# My first ABT's with Qview



## chefrob (Jul 23, 2010)

looks good........now yer hooked!


----------



## celticgladiator (Jul 23, 2010)

those look very good. i havent tried them yet but want to soon.


----------



## pineywoods (Jul 24, 2010)

Looks good 
	

	
	
		
		



		
			






Basically the same ingredients I use except I mix shredded cheese in with the cream cheese. The little smokie cocktail sausages are easy and work great


----------



## mballi3011 (Jul 24, 2010)

I see Jerry (pineywoods) beat me here. I was gonna say that you most have talked to Jerry cause that's the way Jerry does his abt's. Now they do looks good and to me they look great and not overdone at all. If this is the way you are starting your new smoking hobby you are well on your way to greatness.


----------



## rw willy (Jul 24, 2010)

Looks great!

I did some last month.  They blew my head off.  The hottest Japs I'd ever had.  Only ate two.  They made my beer taste weird!  Now thats hot!


----------



## duffman (Jul 24, 2010)

Look great! Can't wait for my ABT holder to get here.


----------



## garthran (Jul 24, 2010)

I certainly got the idea of them from the site.  Didn't realize it was your recipe but it worked out great!

I'm worried that making 100 of them will take a long time to prepare and my grocery might not have enough stock of peppers.  I gotta say that 24 of them coulda been a snack eaten all at once!  I've been good, just 1 or 2 at a time...  They are great and the bacon crisped up perfectly.

Even though I was really happy with these my mind is already moving on to other versions.  Feta cheese will be involved in my next batch...  I think that would be a good foil to the pepper.


> Looks good
> 
> 
> 
> ...


----------



## garthran (Jul 24, 2010)

These had some heat and they weren't consistent which was kinda cool.  Some of them just have the flavor and others have the flavor and the kick.  It's kinda like grabbing from those box of chocolates and getting the one with the awesome center.  I hope I don't end up making a batch that makes my beer taste weird, that would suck!


RW Willy said:


> Looks great!
> 
> I did some last month.  They blew my head off.  The hottest Japs I'd ever had.  Only ate two.  They made my beer taste weird!  Now thats hot!

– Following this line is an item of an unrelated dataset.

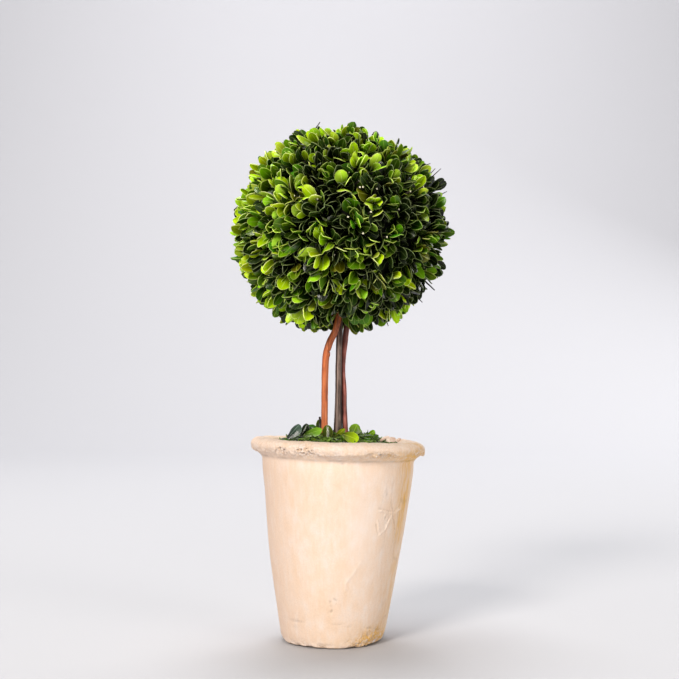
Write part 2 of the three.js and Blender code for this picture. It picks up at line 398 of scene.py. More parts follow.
@dataclass(frozen=True)
class Finish:
    """What every finish shares: a title and a way to make its material once."""

    title: str

    def material(self) -> Material:
        """Give the finish's material, made the first time it is asked for.

        Returns:
            The material.
        """
        known = bpy.data.materials.get(self.title)
        if known is not None:
            return known
        made = bpy.data.materials.new(self.title)
        made.use_nodes = True
        self.lay(made.node_tree, made.node_tree.nodes["Principled BSDF"])
        return made

    def lay(self, tree: Tree, shader: Node) -> None:
        """Lay the finish's nodes in front of the shader.

        Args:
            tree: the material's node tree.
            shader: its surface shader.
        """
        raise NotImplementedError


@dataclass(frozen=True)
class LimewashedClay(Finish):
    """Terracotta thrown by hand, smoothed with a wet rib and brushed over with limewash.

    The wash gives a chalky cream with peach showing through, upright brush streaks and fine cracks,
    ochre where water has run down, and crumbs of bare clay at the rim's lower edge and the foot.
    """

    cream: str = "#efd7c2"
    peach: str = "#ecd0b6"
    rose: str = "#dfc4b0"
    chalk: str = "#f0e1d6"
    ochre: str = "#e4b052"
    crumb: str = "#e4c8ac"
    clay: str = "#ab866c"
    # A dark colour laid as painted shade in holes, dents and under the rim.
    pit_shade_colour: str = "#5d4438"
    blotch_mm: float = 40.0
    streak_mm: float = 10.0
    crack_mm: float = 8.0
    crumb_mm: float = 1.5
    grit_mm: float = 1.3

    def lay(self, tree: Tree, shader: Node) -> None:
        """Lay the wash, then what time did to it with painted shade in its crevices and holes, then its
        dullness and relief.

        Args:
            tree: the material's node tree.
            shader: its surface shader.
        """
        add = partial(add_node, tree)
        place = add("TexCoord").outputs["Object"]
        blotch = add(
            "TexNoise", {"Vector": self.stretched(tree, place, self.blotch_mm, 70.0), "Detail": 3.0}
        )
        brushed = add(
            "TexNoise", {"Vector": self.stretched(tree, place, self.streak_mm, 85.0), "Detail": 2.0}
        )
        grit = add(
            "TexNoise", {"Vector": place, "Scale": 1 / (self.grit_mm * MM), "Detail": 3.0, "Roughness": 0.7}
        )
        wash = self.brushed_wash(tree, blotch, brushed, grit)
        bent = add("TexNoise", {"Vector": place, "Scale": 1 / (3.0 * MM), "Detail": 2.0}).outputs[1]
        warped = add(
            "VectorMath", {0: bent, 1: (0.0016, 0.0016, 0.0016), 2: place}, operation="MULTIPLY_ADD"
        )
        worn, stain, lifted, craze, pits = (
            add("Attribute", attribute_name=name).outputs["Fac"]
            for name in ("worn", "stain", "lifted", "craze", "pits")
        )
        lumps = add("TexVoronoi", {"Vector": warped, "Scale": 1 / (self.crumb_mm * MM)})
        crevice = add("MapRange", {0: lumps.outputs["Distance"], 1: 0.42, 2: 0.72})
        lot = add("SeparateColor", {0: lumps.outputs["Color"]})
        crumbs = add("ValToRGB", {0: lot}, stops=((0.1, self.crumb), (0.45, self.cream), (0.8, self.chalk)))
        # Painted shade: the crevices between crumbs are darkened towards the clay's colour.
        shaded = add("Math", {0: crevice, 1: 0.4}, operation="MULTIPLY")
        crumbs = add("Mix", {0: shaded, 6: crumbs, 7: linear(self.clay)}, data_type="RGBA").outputs[2]
        wash = add("Mix", {0: worn, 6: wash, 7: crumbs}, data_type="RGBA").outputs[2]
        runs = add("MapRange", {0: brushed, 1: 0.66, 2: 0.40, 3: 0.35})
        spared = add("MapRange", {0: lot, 1: 0.35, 2: 0.8, 3: 1.0, 4: 0.35})
        runs = add("Mix", {0: worn, 2: runs, 3: spared}, data_type="FLOAT")
        ochre = add("Math", {0: stain, 1: runs}, operation="MULTIPLY")
        cells = add(
            "TexVoronoi",
            {"Vector": self.stretched(tree, warped, self.crack_mm, 60.0), "Scale": 1.0},
            feature="DISTANCE_TO_EDGE",
        ).outputs["Distance"]
        line = add("MapRange", {0: cells, 1: 0.04, 2: 0.008})
        crack = add("Math", {0: line, 1: craze}, operation="MULTIPLY")
        tinted = add("Math", {0: crack, 1: 0.6}, operation="MULTIPLY")
        # The last layer darkens holes, dents and a line under the rim as painted shade.
        layers = ((ochre, self.ochre), (lifted, self.chalk), (tinted, self.clay), (pits, self.pit_shade_colour))
        for share, colour in layers:
            wash = add("Mix", {0: share, 6: wash, 7: linear(colour)}, data_type="RGBA").outputs[2]
        dull = add("MapRange", {0: brushed, 1: 0.3, 2: 0.7, 3: 0.94, 4: 0.78})
        relief = add("Math", {0: grit, 1: 0.45}, operation="MULTIPLY")
        sunk = add("Math", {0: worn, 1: crevice}, operation="MULTIPLY")
        for raised, share in ((brushed, 0.2), (crack, -0.9), (sunk, -1.4)):
            relief = add("Math", {0: raised, 1: share, 2: relief}, operation="MULTIPLY_ADD")
        bump = add("Bump", {"Height": relief, "Strength": 0.6, "Distance": 0.55 * MM})
        feed(shader, {"Base Color": wash, "Roughness": dull, "Specular IOR Level": 0.25, "Normal": bump})

    def stretched(self, tree: Tree, place: Source, wide_mm: float, tall_mm: float) -> Source:
        """Scale places so that a pattern of size one is this wide and this tall.

        Args:
            tree: the material's node tree.
            place: the places in metres.
            wide_mm: how wide the pattern is.
            tall_mm: how tall the pattern is.

        Returns:
            The scaled places.
        """
        scale = (1 / (wide_mm * MM), 1 / (wide_mm * MM), 1 / (tall_mm * MM))
        return add_node(tree, "Mapping", {"Vector": place, "Scale": scale})

    def brushed_wash(self, tree: Tree, blotch: Source, brushed: Source, grit: Source) -> Source:
        """Lay the wash's own colour.

        Args:
            tree: the material's node tree.
            blotch: slow patches from 0 to 1.
            brushed: upright brush streaks from 0 to 1.
            grit: fine grain from 0 to 1.

        Returns:
            The colour of the wash with its streaks and a rose tint down the left side, partly painted shade.
        """
        add = partial(add_node, tree)
        wash = add(
            "ValToRGB", {0: blotch}, stops=((0.28, self.peach), (0.52, self.cream), (0.80, self.chalk))
        )
        # A rose tint down the pot's left side that also darkens it there: partly painted shade.
        blush = add("Attribute", attribute_name="blush").outputs["Fac"]
        chalky = add("MapRange", {0: brushed, 1: 0.52, 2: 0.78, 4: 0.35})
        darker = add("MapRange", {0: brushed, 1: 0.46, 2: 0.24, 4: 0.45})
        for share, colour in ((blush, self.rose), (chalky, self.chalk), (darker, self.peach)):
            wash = add("Mix", {0: share, 6: wash, 7: linear(colour)}, data_type="RGBA").outputs[2]
        speck = add("MapRange", {0: grit, 1: 0.3, 2: 0.7, 3: 0.94, 4: 1.03})
        return add("Mix", {0: 1.0, 6: wash, 7: speck}, data_type="RGBA", blend_type="MULTIPLY").outputs[2]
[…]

I'm loving it except here in FL in the summer I'm struggling to keep the temp under 250...  I think I'm gonna have to play with the valve on the propane tank a little because the adjustments on the burner don't get me low enough...
 


mballi3011 said:


> I see Jerry (pineywoods) beat me here. I was gonna say that you most have talked to Jerry cause that's the way Jerry does his abt's. Now they do looks good and to me they look great and not overdone at all. If this is the way you are starting your new smoking hobby you are well on your way to greatness.


----------



## justpassingthru (Jul 24, 2010)

Those are some mighty fine looking ABT's, now you're hooked and yes the sky is the limit as to what you can put in them, we like Chinese sausage.
 


Garthran said:


> I'm loving it except here in FL in the summer I'm struggling to keep the temp under 250...  I think I'm gonna have to play with the valve on the propane tank a little because the adjustments on the burner don't get me low enough...


May I suggest not trying that, gas valves are designed to be fully opened or fully closed and that also was the instructions that came with my GOSM, why not install a needle valve?

You can do a search in the propane section, there are some good threads with photos on how to install them, I had the same problem you have before I installed mine, now with ambient in the 80's I can go as low as 180°.

Gene


----------



## celticgladiator (Jul 25, 2010)

RW Willy said:


> Looks great!
> 
> I did some last month.  They blew my head off.  The hottest Japs I'd ever had.  Only ate two.  They made my beer taste weird!  Now thats hot!


i had a hot sauce do that to me once. i think it was called Da Bomb - my mouth was so scorched it made my beer taste warm and sweet. i didnt really care for that effect at all.


----------



## alelover (Jul 25, 2010)

I've put chunks of leftover kielbasa in mine.


----------



## meateater (Jul 25, 2010)

I like the little smokie's idea. Gonna have to try them like that.


----------